• Task details: Return only the lines running from the line that holds "radii = cord_radii(CORD_ROUTE)" to the line that holds "PATTERN_SHARP = 60", including both.

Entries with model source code
━━━━━━━━━━━━━━━━━━━━

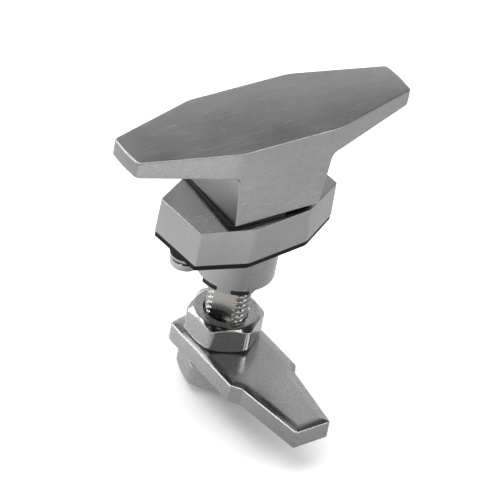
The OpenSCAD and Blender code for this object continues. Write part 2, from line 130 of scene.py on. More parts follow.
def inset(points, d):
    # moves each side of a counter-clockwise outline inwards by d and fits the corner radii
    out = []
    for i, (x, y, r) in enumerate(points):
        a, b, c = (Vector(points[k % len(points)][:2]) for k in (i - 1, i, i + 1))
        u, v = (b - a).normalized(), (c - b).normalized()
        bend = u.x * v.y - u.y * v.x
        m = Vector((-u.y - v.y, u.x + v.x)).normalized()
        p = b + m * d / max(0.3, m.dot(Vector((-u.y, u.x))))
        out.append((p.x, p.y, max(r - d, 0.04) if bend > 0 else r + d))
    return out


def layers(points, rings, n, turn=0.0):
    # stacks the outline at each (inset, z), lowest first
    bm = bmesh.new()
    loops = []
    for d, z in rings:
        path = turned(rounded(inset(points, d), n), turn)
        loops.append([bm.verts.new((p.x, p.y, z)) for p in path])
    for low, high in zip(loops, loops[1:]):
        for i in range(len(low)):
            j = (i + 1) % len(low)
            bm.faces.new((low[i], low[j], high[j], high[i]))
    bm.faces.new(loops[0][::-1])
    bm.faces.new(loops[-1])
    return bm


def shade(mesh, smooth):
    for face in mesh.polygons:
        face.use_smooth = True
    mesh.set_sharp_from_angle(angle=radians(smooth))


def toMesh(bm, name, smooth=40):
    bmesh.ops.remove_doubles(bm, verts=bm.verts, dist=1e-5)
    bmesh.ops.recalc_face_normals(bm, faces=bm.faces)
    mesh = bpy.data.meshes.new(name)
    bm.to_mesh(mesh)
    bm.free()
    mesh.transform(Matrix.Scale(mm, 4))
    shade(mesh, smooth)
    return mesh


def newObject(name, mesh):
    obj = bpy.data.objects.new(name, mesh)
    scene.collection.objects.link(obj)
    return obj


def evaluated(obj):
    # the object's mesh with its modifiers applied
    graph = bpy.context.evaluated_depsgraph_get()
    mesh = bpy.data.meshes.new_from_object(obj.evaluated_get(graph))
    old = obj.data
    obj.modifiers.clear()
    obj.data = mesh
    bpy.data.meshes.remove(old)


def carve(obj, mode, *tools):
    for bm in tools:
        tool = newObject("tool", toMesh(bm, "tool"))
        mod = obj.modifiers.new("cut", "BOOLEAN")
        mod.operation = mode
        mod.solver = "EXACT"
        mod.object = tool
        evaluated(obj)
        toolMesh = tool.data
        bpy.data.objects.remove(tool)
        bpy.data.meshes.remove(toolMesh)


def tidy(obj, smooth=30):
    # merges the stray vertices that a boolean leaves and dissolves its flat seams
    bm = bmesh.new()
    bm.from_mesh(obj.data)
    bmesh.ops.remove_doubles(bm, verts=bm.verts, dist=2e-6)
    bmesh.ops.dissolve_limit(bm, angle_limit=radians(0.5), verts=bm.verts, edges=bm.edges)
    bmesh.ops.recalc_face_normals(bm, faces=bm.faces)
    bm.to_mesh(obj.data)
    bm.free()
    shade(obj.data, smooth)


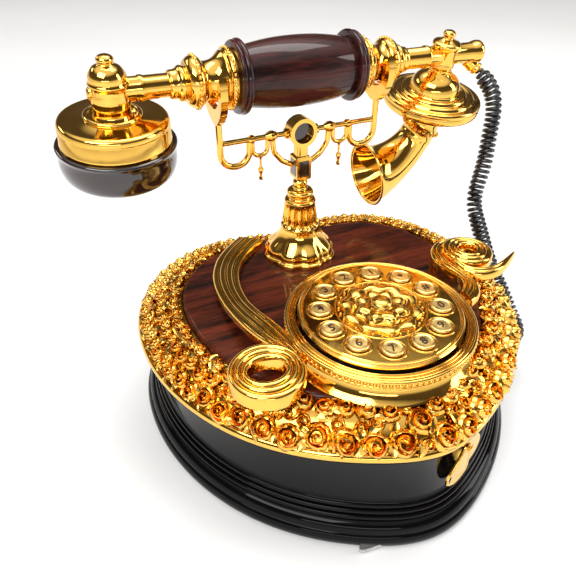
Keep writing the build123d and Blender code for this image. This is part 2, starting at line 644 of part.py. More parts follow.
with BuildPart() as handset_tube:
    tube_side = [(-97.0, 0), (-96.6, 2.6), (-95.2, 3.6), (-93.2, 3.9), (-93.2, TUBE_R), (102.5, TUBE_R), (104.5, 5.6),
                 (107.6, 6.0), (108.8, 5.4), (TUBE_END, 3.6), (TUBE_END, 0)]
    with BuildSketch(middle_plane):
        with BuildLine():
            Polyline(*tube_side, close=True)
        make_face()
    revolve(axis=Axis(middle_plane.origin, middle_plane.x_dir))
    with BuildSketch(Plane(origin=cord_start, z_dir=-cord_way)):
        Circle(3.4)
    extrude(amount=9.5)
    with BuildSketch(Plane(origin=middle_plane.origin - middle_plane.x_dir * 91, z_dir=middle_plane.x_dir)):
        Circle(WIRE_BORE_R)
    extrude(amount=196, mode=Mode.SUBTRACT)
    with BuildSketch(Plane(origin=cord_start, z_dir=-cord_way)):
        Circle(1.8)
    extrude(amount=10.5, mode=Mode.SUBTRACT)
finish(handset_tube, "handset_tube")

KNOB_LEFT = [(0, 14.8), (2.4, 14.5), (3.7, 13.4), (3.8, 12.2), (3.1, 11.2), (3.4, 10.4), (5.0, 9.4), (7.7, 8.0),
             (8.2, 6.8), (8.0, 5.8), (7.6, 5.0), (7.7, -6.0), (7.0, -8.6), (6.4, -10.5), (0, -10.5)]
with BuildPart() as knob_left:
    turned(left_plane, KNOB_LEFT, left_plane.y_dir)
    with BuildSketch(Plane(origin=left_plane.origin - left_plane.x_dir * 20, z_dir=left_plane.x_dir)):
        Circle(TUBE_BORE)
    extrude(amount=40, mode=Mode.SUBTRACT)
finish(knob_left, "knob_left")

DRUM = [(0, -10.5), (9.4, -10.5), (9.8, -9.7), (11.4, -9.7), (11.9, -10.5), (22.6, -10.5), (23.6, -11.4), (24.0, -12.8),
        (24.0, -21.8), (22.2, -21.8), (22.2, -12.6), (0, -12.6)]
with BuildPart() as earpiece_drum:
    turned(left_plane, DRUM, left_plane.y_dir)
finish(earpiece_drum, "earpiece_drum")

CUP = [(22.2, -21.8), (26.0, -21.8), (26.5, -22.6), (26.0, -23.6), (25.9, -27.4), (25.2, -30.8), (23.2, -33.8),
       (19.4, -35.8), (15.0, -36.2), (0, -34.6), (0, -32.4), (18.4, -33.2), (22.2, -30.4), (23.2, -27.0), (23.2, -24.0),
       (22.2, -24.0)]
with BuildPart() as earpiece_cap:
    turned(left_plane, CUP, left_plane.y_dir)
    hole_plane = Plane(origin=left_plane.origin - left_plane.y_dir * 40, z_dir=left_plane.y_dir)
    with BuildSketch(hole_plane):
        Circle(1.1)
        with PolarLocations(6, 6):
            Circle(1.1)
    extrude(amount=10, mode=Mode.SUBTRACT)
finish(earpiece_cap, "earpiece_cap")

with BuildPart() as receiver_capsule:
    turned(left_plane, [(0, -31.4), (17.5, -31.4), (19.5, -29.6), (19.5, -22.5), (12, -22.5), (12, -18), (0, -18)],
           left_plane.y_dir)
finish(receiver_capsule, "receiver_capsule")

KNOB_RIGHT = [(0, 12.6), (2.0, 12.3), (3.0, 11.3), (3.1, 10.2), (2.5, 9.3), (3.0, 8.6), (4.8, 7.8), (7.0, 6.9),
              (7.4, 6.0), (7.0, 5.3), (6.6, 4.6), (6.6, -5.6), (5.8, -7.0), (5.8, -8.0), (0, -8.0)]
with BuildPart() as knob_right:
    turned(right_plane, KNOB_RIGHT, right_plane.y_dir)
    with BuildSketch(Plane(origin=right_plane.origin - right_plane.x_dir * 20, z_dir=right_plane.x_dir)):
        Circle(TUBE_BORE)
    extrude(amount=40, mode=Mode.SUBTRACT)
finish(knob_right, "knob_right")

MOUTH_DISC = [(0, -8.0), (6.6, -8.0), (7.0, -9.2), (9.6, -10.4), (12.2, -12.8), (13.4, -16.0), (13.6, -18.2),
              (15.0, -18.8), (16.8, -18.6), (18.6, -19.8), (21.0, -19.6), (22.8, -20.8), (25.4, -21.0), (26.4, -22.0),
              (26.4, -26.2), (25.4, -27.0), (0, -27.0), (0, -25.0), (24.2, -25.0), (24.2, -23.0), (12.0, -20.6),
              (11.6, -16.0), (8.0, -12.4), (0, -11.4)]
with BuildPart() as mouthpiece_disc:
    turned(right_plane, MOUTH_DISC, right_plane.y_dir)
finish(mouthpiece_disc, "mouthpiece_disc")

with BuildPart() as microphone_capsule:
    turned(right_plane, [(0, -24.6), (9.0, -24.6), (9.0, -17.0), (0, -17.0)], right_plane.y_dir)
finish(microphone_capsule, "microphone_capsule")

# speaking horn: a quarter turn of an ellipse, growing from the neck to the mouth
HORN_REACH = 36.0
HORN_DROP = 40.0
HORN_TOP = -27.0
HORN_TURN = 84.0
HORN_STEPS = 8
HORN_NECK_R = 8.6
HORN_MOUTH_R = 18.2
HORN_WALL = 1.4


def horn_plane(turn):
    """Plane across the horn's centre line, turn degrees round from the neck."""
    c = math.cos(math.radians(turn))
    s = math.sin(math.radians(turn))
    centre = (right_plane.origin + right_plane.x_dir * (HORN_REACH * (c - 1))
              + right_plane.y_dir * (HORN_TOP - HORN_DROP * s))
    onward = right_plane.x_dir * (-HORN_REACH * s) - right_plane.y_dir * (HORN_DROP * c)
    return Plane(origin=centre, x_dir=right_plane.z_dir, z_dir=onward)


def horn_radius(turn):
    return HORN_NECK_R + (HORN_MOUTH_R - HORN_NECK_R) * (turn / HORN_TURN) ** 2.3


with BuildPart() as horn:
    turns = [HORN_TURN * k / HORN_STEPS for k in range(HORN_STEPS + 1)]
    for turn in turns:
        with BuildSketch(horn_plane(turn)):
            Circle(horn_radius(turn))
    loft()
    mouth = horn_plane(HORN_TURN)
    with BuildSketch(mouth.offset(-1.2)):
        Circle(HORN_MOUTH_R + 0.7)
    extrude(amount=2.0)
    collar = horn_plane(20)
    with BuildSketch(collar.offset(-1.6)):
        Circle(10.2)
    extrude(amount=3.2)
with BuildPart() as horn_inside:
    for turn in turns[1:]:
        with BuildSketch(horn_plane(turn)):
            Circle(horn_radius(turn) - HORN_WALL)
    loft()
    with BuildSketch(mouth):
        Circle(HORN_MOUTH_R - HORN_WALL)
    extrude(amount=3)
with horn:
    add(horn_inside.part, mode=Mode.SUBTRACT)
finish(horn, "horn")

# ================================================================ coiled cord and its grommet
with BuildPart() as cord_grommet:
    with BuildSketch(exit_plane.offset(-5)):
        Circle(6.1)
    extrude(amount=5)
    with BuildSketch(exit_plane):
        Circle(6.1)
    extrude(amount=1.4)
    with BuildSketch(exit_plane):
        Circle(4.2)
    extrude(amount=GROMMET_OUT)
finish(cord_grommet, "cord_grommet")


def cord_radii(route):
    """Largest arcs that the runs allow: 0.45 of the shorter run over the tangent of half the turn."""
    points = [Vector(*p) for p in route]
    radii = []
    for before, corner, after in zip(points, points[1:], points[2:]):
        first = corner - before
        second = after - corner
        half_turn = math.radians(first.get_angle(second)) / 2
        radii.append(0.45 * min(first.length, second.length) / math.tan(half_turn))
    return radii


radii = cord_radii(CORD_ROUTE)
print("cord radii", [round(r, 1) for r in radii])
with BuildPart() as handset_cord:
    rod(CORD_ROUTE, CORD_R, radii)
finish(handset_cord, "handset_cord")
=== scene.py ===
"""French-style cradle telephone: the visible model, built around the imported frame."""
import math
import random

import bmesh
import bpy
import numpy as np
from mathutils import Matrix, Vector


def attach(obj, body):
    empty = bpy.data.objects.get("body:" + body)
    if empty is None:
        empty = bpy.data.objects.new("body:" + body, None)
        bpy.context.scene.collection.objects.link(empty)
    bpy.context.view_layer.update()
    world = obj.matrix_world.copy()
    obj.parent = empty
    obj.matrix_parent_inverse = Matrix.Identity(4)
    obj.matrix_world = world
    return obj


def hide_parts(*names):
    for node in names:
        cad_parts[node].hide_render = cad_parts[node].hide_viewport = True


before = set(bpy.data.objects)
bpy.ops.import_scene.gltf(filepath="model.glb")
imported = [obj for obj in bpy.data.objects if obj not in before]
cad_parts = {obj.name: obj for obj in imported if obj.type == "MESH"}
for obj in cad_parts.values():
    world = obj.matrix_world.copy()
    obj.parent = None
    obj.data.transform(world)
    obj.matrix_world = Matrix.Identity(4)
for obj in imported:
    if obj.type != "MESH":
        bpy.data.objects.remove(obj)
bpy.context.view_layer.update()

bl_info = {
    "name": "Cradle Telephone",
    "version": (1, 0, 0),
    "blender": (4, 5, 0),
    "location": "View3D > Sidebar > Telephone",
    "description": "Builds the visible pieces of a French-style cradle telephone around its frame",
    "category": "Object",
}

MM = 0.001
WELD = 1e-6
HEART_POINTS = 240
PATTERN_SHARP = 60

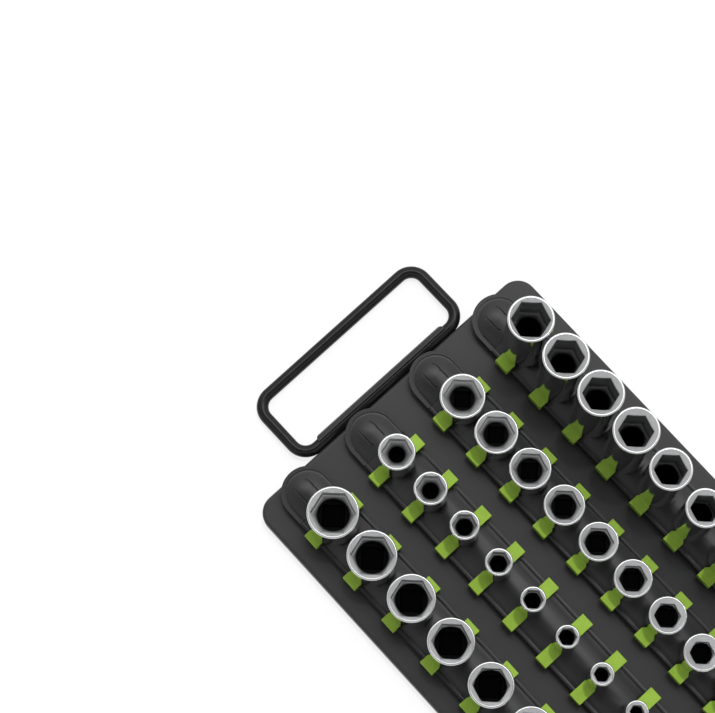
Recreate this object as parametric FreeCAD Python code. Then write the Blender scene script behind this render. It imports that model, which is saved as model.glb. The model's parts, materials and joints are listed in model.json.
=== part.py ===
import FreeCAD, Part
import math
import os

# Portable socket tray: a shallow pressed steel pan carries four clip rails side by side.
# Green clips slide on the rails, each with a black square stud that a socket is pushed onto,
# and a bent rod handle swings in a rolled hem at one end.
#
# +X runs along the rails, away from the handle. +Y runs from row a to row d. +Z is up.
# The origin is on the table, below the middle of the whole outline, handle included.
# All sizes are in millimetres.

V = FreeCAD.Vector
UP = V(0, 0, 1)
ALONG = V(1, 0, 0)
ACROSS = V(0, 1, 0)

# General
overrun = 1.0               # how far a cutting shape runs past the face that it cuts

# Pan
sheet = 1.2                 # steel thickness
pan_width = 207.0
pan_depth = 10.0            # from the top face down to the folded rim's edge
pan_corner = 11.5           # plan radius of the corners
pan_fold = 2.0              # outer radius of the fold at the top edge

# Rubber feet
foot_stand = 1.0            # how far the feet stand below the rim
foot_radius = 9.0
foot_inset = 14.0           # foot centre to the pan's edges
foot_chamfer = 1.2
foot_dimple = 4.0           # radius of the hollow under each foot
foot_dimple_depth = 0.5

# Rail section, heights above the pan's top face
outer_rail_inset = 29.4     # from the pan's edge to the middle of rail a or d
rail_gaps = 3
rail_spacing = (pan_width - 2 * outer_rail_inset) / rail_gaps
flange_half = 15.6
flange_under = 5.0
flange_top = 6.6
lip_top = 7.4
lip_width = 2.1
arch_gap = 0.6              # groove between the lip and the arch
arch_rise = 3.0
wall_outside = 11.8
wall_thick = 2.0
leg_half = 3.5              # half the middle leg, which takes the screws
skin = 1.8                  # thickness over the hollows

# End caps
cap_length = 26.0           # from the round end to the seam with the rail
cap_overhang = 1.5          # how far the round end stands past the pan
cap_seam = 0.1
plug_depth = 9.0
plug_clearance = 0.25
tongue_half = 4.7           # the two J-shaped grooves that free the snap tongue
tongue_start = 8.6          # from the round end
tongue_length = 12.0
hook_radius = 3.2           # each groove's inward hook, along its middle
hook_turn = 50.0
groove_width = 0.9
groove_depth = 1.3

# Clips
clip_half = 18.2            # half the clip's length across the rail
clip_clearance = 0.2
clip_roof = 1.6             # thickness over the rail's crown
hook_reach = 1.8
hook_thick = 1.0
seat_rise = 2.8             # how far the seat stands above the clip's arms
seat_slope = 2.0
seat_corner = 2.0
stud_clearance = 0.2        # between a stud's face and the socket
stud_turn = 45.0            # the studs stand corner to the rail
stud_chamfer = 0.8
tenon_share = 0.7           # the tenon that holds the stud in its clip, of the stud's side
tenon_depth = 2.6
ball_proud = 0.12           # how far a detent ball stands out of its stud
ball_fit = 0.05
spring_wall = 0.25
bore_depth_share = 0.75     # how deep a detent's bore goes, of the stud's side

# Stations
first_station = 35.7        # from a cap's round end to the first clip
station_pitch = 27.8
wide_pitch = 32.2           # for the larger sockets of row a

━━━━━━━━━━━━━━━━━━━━

• Output of the exercise:
radii = cord_radii(CORD_ROUTE)
print("cord radii", [round(r, 1) for r in radii])
with BuildPart() as handset_cord:
    rod(CORD_ROUTE, CORD_R, radii)
finish(handset_cord, "handset_cord")
=== scene.py ===
"""French-style cradle telephone: the visible model, built around the imported frame."""
import math
import random

import bmesh
import bpy
import numpy as np
from mathutils import Matrix, Vector


def attach(obj, body):
    empty = bpy.data.objects.get("body:" + body)
    if empty is None:
        empty = bpy.data.objects.new("body:" + body, None)
        bpy.context.scene.collection.objects.link(empty)
    bpy.context.view_layer.update()
    world = obj.matrix_world.copy()
    obj.parent = empty
    obj.matrix_parent_inverse = Matrix.Identity(4)
    obj.matrix_world = world
    return obj


def hide_parts(*names):
    for node in names:
        cad_parts[node].hide_render = cad_parts[node].hide_viewport = True


before = set(bpy.data.objects)
bpy.ops.import_scene.gltf(filepath="model.glb")
imported = [obj for obj in bpy.data.objects if obj not in before]
cad_parts = {obj.name: obj for obj in imported if obj.type == "MESH"}
for obj in cad_parts.values():
    world = obj.matrix_world.copy()
    obj.parent = None
    obj.data.transform(world)
    obj.matrix_world = Matrix.Identity(4)
for obj in imported:
    if obj.type != "MESH":
        bpy.data.objects.remove(obj)
bpy.context.view_layer.update()

bl_info = {
    "name": "Cradle Telephone",
    "version": (1, 0, 0),
    "blender": (4, 5, 0),
    "location": "View3D > Sidebar > Telephone",
    "description": "Builds the visible pieces of a French-style cradle telephone around its frame",
    "category": "Object",
}

MM = 0.001
WELD = 1e-6
HEART_POINTS = 240
PATTERN_SHARP = 60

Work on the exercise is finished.